By a homothety at $D$ sending $\omega_1$ to $(ABC)$, we know that $D$, $F$, and $M$ are collinear. In addition, $ME\cdot MC=MB^2=MF\cdot MD$ by considering similar triangles $MEB/MBC$ and $MFB/MBD$. Hence, $M$ is on the radical axis of $\omega$ and $\omega_1$. This also means that $\triangle{ZCM}\sim\triangle{EZM}$.

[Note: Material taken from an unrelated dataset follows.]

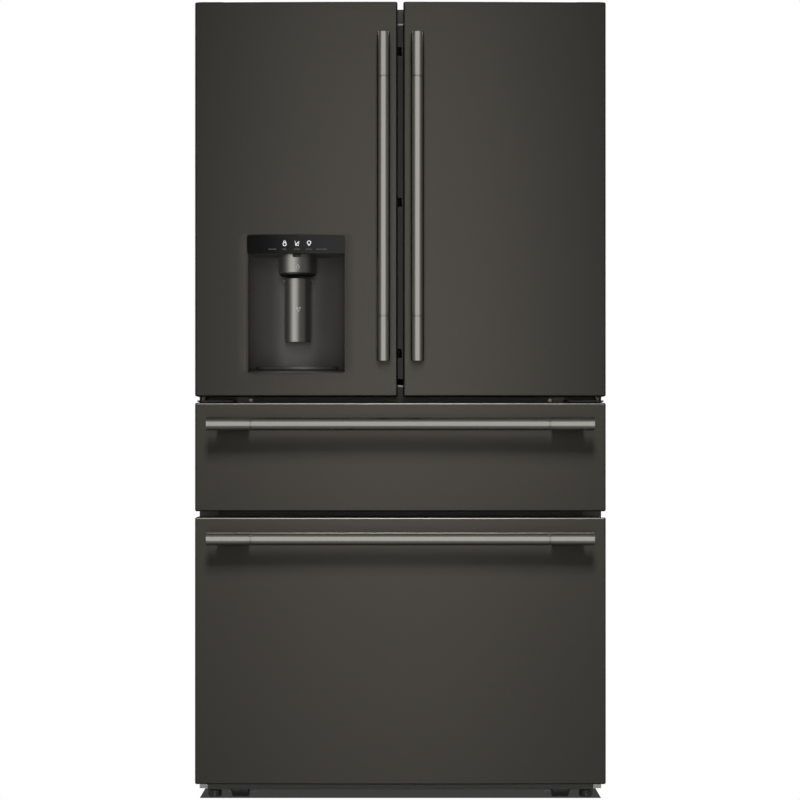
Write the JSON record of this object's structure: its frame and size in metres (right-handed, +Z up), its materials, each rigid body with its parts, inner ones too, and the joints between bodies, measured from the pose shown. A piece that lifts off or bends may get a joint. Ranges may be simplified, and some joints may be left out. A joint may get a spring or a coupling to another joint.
{
  "type": "french door refrigerator",
  "caption": "French door refrigerator with paired upper doors, through-door ice and water outlet, middle drawer, freezer drawer and round bar handles.",
  "frame": {"origin": "bottom centre of the bounding box, on the floor", "axes": "+Z up, +X to the viewer's right, doors face -Y"},
  "size_m": [0.908, 0.91, 1.786],
  "materials": {
    "dark_steel_front": "satin, fingerprint-resistant dark stainless",
    "handle_metal": "satin dark nickel",
    "cabinet_paint": "textured dark grey",
    "rear_sheet": "matt galvanised look",
    "foam": "rigid foam",
    "liner_plastic": "white satin",
    "rail_steel": "satin",
    "frame_steel": "zinc plated",
    "black_plastic": "moulded",
    "hinge_steel": "satin",
    "clear_glass": "clear",
    "clear_plastic": "translucent",
    "duct_plastic": "satin",
    "compressor_black": "gloss",
    "condenser_metal": "matt",
    "fan_plastic": "moulded",
    "roller_plastic": "moulded",
    "slide_steel": "zinc plated",
    "gasket_rubber": "matt",
    "dispenser_dark": "satin dark",
    "panel_gloss": "gloss black",
    "chute_plastic": "satin",
    "tray_plastic": "satin",
    "mullion_paint": "satin"
  },
  "bodies": {
    "cabinet": {"cabinet_shell": "cabinet_paint", "rear_panel": "rear_sheet", "fridge_liner": "liner_plastic", "middle_liner": "liner_plastic", "freezer_liner": "liner_plastic", "cross_rails": "rail_steel", "cabinet_foam": "foam", "base_frame": "rail_steel", "corner_brackets": "frame_steel", "toe_grille": "black_plastic", "top_hinges": "hinge_steel", "hinge_covers": "black_plastic", "centre_hinges": "hinge_steel", "glass_shelves": "clear_glass", "crisper_cover": "clear_glass", "crispers": "clear_plastic", "air_duct": "duct_plastic", "compressor": "compressor_black", "condenser": "condenser_metal", "machine_cover": "rear_sheet", "fixed_slides": "slide_steel", "freezer_basket": "clear_plastic"},
    "fan": {"condenser_fan": "fan_plastic"},
    "left_foot": {"foot_left": "black_plastic"},
    "right_foot": {"foot_right": "black_plastic"},
    "front_roller_pair": {"front_rollers": "roller_plastic"},
    "rear_roller_pair": {"rear_rollers": "roller_plastic"},
    "middle_slides": {"middle_slide_members": "slide_steel"},
    "freezer_slides": {"freezer_slide_members": "slide_steel"},
    "left_door": {"left_door_skin": "dark_steel_front", "left_door_liner": "liner_plastic", "left_door_gasket": "gasket_rubber", "left_door_handle": "handle_metal", "left_door_bins": "clear_plastic", "ice_compartment": "liner_plastic", "dispenser_housing": "dispenser_dark", "control_panel": "panel_gloss", "dispenser_chute": "chute_plastic", "drip_tray": "tray_plastic", "mullion_hinges": "black_plastic"},
    "paddle": {"dispenser_paddle": "chute_plastic"},
    "flipper_mullion": {"mullion": "mullion_paint"},
    "right_door": {"right_door_skin": "dark_steel_front", "right_door_liner": "liner_plastic", "right_door_gasket": "gasket_rubber", "right_door_handle": "handle_metal", "right_door_bins": "clear_plastic"},
    "dairy_flap": {"dairy_lid": "clear_plastic"},
    "middle_drawer": {"middle_front_skin": "dark_steel_front", "middle_front_liner": "liner_plastic", "middle_gasket": "gasket_rubber", "middle_handle": "handle_metal", "middle_tub": "clear_plastic", "middle_drawer_runners": "slide_steel"},
    "freezer_drawer": {"freezer_front_skin": "dark_steel_front", "freezer_front_liner": "liner_plastic", "freezer_gasket": "gasket_rubber", "freezer_handle": "handle_metal", "freezer_tub": "clear_plastic", "freezer_drawer_runners": "slide_steel"}
  },
  "joints": [
    {"name": "left_door_hinge", "type": "hinge", "parent": "cabinet", "child": "left_door", "pos_m": [-0.436, -0.345, 1.3], "axis": [0, 0, -1], "range_deg": [0, 120]},
    {"name": "right_door_hinge", "type": "hinge", "parent": "cabinet", "child": "right_door", "pos_m": [0.436, -0.345, 1.3], "axis": [0, 0, 1], "range_deg": [0, 120]},
    {"name": "mullion_flip", "type": "hinge", "parent": "left_door", "child": "flipper_mullion", "pos_m": [-0.012, -0.29, 1.34], "axis": [0, 0, 1], "range_deg": [0, 85]},
    {"name": "dispenser_push", "type": "hinge", "parent": "left_door", "child": "paddle", "pos_m": [-0.2295, -0.324, 1.161], "axis": [1, 0, 0], "range_deg": [0, 8], "stiffness_Nm_per_rad": 0.5, "springref_deg": -8.59},
    {"name": "dairy_flap_hinge", "type": "hinge", "parent": "right_door", "child": "dairy_flap", "pos_m": [0.2215, -0.227, 1.712], "axis": [1, 0, 0], "range_deg": [0, 85]},
    {"name": "middle_drawer_slide", "type": "slide", "parent": "cabinet", "child": "middle_drawer", "axis": [0, -1, 0], "range_m": [0, 0.4]},
    {"name": "middle_telescope", "type": "slide", "parent": "cabinet", "child": "middle_slides", "axis": [0, -1, 0], "range_m": [0, 0.2]},
    {"name": "freezer_drawer_slide", "type": "slide", "parent": "cabinet", "child": "freezer_drawer", "axis": [0, -1, 0], "range_m": [0, 0.45]},
    {"name": "freezer_telescope", "type": "slide", "parent": "cabinet", "child": "freezer_slides", "axis": [0, -1, 0], "range_m": [0, 0.225]},
    {"name": "left_foot_turn", "type": "hinge", "parent": "cabinet", "child": "left_foot", "pos_m": [-0.42, -0.281, 0.03], "axis": [0, 0, 1], "continuous": true},
    {"name": "right_foot_turn", "type": "hinge", "parent": "cabinet", "child": "right_foot", "pos_m": [0.42, -0.281, 0.03], "axis": [0, 0, 1], "continuous": true},
    {"name": "front_rollers_turn", "type": "hinge", "parent": "cabinet", "child": "front_roller_pair", "pos_m": [0, -0.29, 0.02], "axis": [1, 0, 0], "continuous": true},
    {"name": "rear_rollers_turn", "type": "hinge", "parent": "cabinet", "child": "rear_roller_pair", "pos_m": [0, 0.395, 0.025], "axis": [1, 0, 0], "continuous": true},
    {"name": "condenser_fan_turn", "type": "hinge", "parent": "cabinet", "child": "fan", "pos_m": [-0.23, 0.351, 0.163], "axis": [0, 1, 0], "continuous": true}
  ],
  "couplings": [
    {"joint": "middle_telescope", "follows": "middle_drawer_slide", "ratio": 0.5},
    {"joint": "freezer_telescope", "follows": "freezer_drawer_slide", "ratio": 0.5}
  ]
}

By Monge's Theorem with circles $(ABC)$, $\omega$, and $\omega_1$, $C$, $D$, and $P'$ are collinear, where $P'$ is intersection of the common external tangents of $\omega$ and $\omega_1$. Since $P'$ is on $\overleftrightarrow{CD}$ and $\overleftrightarrow{EF}$, we must have $P'=P$. Then $\angle PZM = 90^{\circ}=\angle PEM$, so $PZEM$ is cyclic. We have that $\angle{EMZ}=\angle{EPZ}$ and $\angle{ZEP}=\angle{EZM}=\angle{ECZ}$, so $\triangle{EZM}\sim\triangle{ZEP}$ (this is actually a congruence).

Therefore, $\triangle{ZEP}\sim\triangle{EZM}\sim\triangle{ZCM}$ and $\tan \angle ZEP = \tan \angle ZCE = \tfrac{ZE}{ZC}=\tfrac{PE}{CM}$, as desired.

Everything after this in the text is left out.